Hale has come back to the Salem prison to advise the condemned to 'confess' to witchcraft even though he knows they are not guilty. He is trying to save their lives. He feels responsible for their deaths, and is struggling to get them to confess so at least they will live. Hale knows at this point that the witchcraft trials have been a farce.
Reverend Hale had been to Andover and witnessed the dissatisfaction of the court by the people who found the accusations of the "witches" there unfounded and unjust. Reverend Hale has seen the errors of his ways. He now believes that saving the lives of the condemned is more important than anything, even if one must lie to save one's life.
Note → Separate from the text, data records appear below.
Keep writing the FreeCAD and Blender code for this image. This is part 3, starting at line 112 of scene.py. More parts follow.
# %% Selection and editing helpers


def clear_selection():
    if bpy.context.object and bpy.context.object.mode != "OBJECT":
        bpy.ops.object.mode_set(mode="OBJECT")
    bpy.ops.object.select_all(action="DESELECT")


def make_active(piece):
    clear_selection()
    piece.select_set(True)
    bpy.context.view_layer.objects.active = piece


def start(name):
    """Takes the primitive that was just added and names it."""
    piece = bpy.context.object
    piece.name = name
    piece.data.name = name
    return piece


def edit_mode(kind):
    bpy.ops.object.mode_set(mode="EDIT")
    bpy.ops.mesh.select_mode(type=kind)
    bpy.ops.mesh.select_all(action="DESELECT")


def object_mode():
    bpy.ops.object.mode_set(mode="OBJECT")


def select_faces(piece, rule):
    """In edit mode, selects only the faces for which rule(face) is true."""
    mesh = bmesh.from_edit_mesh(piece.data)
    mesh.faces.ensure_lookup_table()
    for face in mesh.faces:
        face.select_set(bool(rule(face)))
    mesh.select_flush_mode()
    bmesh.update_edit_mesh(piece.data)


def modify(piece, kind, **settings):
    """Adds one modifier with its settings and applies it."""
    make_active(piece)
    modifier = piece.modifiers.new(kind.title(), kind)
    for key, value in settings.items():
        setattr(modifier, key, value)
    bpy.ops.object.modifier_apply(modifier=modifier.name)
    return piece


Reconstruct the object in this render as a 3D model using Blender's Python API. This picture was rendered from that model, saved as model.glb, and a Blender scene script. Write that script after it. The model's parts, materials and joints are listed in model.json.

In Act IV, Scene 2, he says sarcastically to Danforth, (who asks, "Why have you returned here?"), "Why it is simple. I have come to do the Devil's work. I come to counsel Christians they belie themselves. (His sarcasm collapses.) There is blood on my head! Can you not see the blood on my head?"
Later, Hale says to Elizabeth: "Goody Proctor, I have gone this three months like the Lord into the wilderness. I have sought a Christian way, for damnation's doubled on a minister to counsel men to lie."
Hale advises Elizabeth, in light of his new position: "Beware, Goody Proctor -- cleave to no faith when faith brings blood. It is mistaken law that leads you to sacrifice... let him give his lie. Quail not before God's judgment in this, for it may well be God damns a liar less than he that throws his life away."